'Parasite' paints unflinching picture of class divide

February 25, 2020
A scene from the Academy award winning film 'Parasite'

Directed by Bong Joon-Ho
Starring Song-Kang Ho, Choi Woo-Shik & Park So-Dam
In cinemas now

At the 92nd Academy awards ceremony, the 2019 South Korean film Parasite made history as the first foreign-language film to ever win an Oscar, picking up four. The explicitly anti-capitalist film won Best International Film, Best Original Screenplay, Best Director and Best Picture, beating out films such as 1917 and Once Upon a Time in Hollywood.

Directed by Bong Joon-Ho, whose previous films include The Host and Snowpiercer, Parasite depicts the life of working-class Seoul family the Kims, who live in a cramped semi-basement apartment where they are subject to drunks urinating next to their kitchen window and scraping by to survive.

Their son Ki-woo is offered a job tutoring English to the daughter of a wealthy family, the Parks. However, this presents a challenge as Ki-Woo, being unable to afford the tuition, is not a student and the Parks made it clear they would only hire a university student. His sister Ki-jung is able to forge the appropriate documents and he is hired.

Stunned by the naivety of the wealthy Parks, Ki-woo devises a series of scams to get the rest of the Kim family hired in the Park household. They manage to infiltrate the household, seemingly lifting themselves out of the cycle of precarious part-time employment and poverty.

In contrast to the Kim family, the Park family live in a luxurious, gated home with a spacious, landscaped front yard. While the Kim family had subsisted on takeaway pizza, the Park family fridge is stocked with sparkling water, organic pet food and Japanese Crab sticks for their dogs.

The danger of the Kim family being found out is always present, especially when the Park family notice they all have a distinctive smell. Their son Da-song rudely sniffs them, pronouncing: “They all smell the same.”

Parasite takes a twist when the former housekeeper, Moon-gwang, who the Park family had ousted, turns up at the Park residence. It is revealed she and her husband are hiding out from loan sharks in a basement in the Park home. However there is no class solidarity with another working class family, instead we witness a battle for the scraps from the table of the wealthy.

This is an example of how capitalist ideology seeks to undermine class consciousness, with working-class people pitted against each other in the belief that if you work hard enough, you can make it on your own. As Eileen Jones states in Jacobin: “It is a great gift of socialism that you finally see how the dream of 'making it' on your own, or with your little beleaguered family unit, is crazy in a capitalist system set against you.”

Despite many people remarking on this lack of solidarity, Parasite presents an unflinching picture of the class divisions in South Korea, one of Asia's richest countries, and the grim struggle of working-class families such as the Kims. Jones states: “It crystallises the experiences of being an underclass family grasping at a chance to ‘make it,’ and portrays it in such a way as to hurt you.”

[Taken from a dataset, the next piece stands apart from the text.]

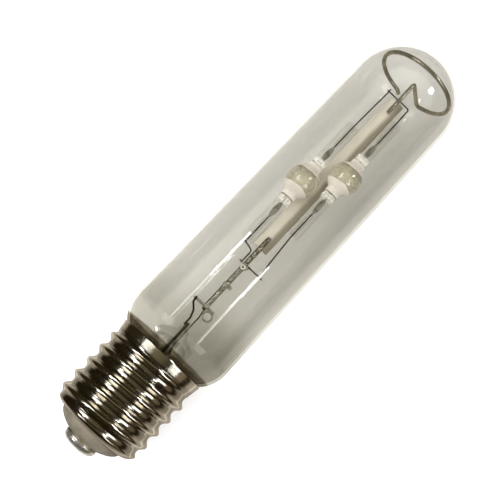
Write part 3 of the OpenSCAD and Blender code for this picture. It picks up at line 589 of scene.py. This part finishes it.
def atTube(place, z, u, v):
    l, y = tube["places"][place]
    return fromFrame(np.stack([l + z, y + u, tube["z"] + v], axis=-1))


a = np.linspace(0, 2 * np.pi, tube["cols"], endpoint=False)[None, :]
for place in tube["places"]:
    seal = np.linspace(12, tube["half"], 60)
    z = np.concatenate([-seal[::-1], np.linspace(-11.8, 11.8, 110), seal])[:, None]
    u, v = tubeSection(z, a)
    body = atTube(place, z + 0 * a, u, v)
    # the bore runs in from each end and closes on the foil
    depth = np.array([0.0, 4.0, 8.0, 11.0, 12.2])[:, None]
    boreR = tube["bore"] + np.array([0, 0, 0, -0.05, -0.85])[:, None]
    low = atTube(place, -tube["half"] + depth + 0 * a, boreR * np.cos(a), boreR * np.sin(a))[::-1]
    high = atTube(place, tube["half"] - depth + 0 * a, boreR * np.cos(a), boreR * np.sin(a))
    glass = ringShell(np.concatenate([low, body, high]), poles=("first", "last"), flip=True)
    t = np.linspace(0.06, np.pi - 0.06, 50)[:, None]
    r = tube["voidR"] * np.sin(t)
    void = atTube(place, -tube["voidHalf"] * np.cos(t) + 0 * a, r * np.cos(a), r * np.sin(a))
    hollow = ringShell(void, poles=("first", "last"))
    makeMesh("arcTube" + place.upper(), [glass, hollow],
             "arc_tube_" + place, looks["quartz" + place.upper()])
    # each coat is the tube's own surface grown by its thickness, with a hand-painted edge that wanders a little
    coats = []
    for side in (-1, 1):
        k = np.linspace(0, 1, 40)[:, None]
        wander = 0.14 * np.sin(3 * a + side) + 0.07 * np.sin(7 * a + 2 * side)
        l = side * (tube["window"] + 0.1 + wander * (1 - k) + (tube["coatEnd"] - tube["window"] - 0.35) * k)
        out = atTube(place, l, *tubeSection(l, a, 0.16))
        back = atTube(place, l, *tubeSection(l, a, 0.03))[::-1]
        coats.append(ringShell(np.concatenate([out, back]), closeRows=True, flip=side > 0))
    makeMesh("endCoats" + place.upper(), coats,
             "end_coats_" + place, looks["whiteCoat"])
    # each foil narrows to both ends, where its edges are etched to a feather, and it is a little wavy
    foils = []
    for side in (-1, 1):
        k = np.linspace(0, 1, 48)[:, None]
        half = foil["half"] * np.sin(np.pi * np.clip(k, 0.01, 0.99)) ** 0.45
        thin = foil["t"] * np.sin(np.pi * np.clip(k, 0.03, 0.97)) ** 0.3
        u, v = section(half, thin, 0.5, a)
        z = side * (foil["start"] + (foil["stop"] - foil["start"]) * k) + 0 * a
        rows = atTube(place, z, u, v + foil["wave"] * np.sin(9 * k * np.pi))
        foils.append(ringShell(rows, poles=("first", "last"), flip=side > 0))
    makeMesh("foils" + place.upper(), foils, "foils_" + place, looks["foil"])
print("arc tubes made")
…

Parasite has been well received by audiences in South Korea and the rest of the world, which is not surprising considering the class inequality depicted in the film and the hypocrisy of a situation where individuals are told to have a plan, but are not offered any clear route to stability. This is an experience universal to people under capitalism.

Parasite's anti-capitalist politics has provoked a predictable right-wing backlash. One right-wing commentator, John Miller, complained in a Tweet that director Joon-ho gave the majority of his acceptance speech for Best Director in Korean, claiming: “These people are the destruction of America.” In another tweet Miller accused Parasite of “stoking the flames of class war” and that Hollywood only awarded the film to show how “woke” it is.

The ability of Parasite to piss off right wingers, as well as the twists and turns during the course of a film that depicts the class divide of South Korean society, make it worth watching. Parasite is a must see film that deserve all the awards it has won.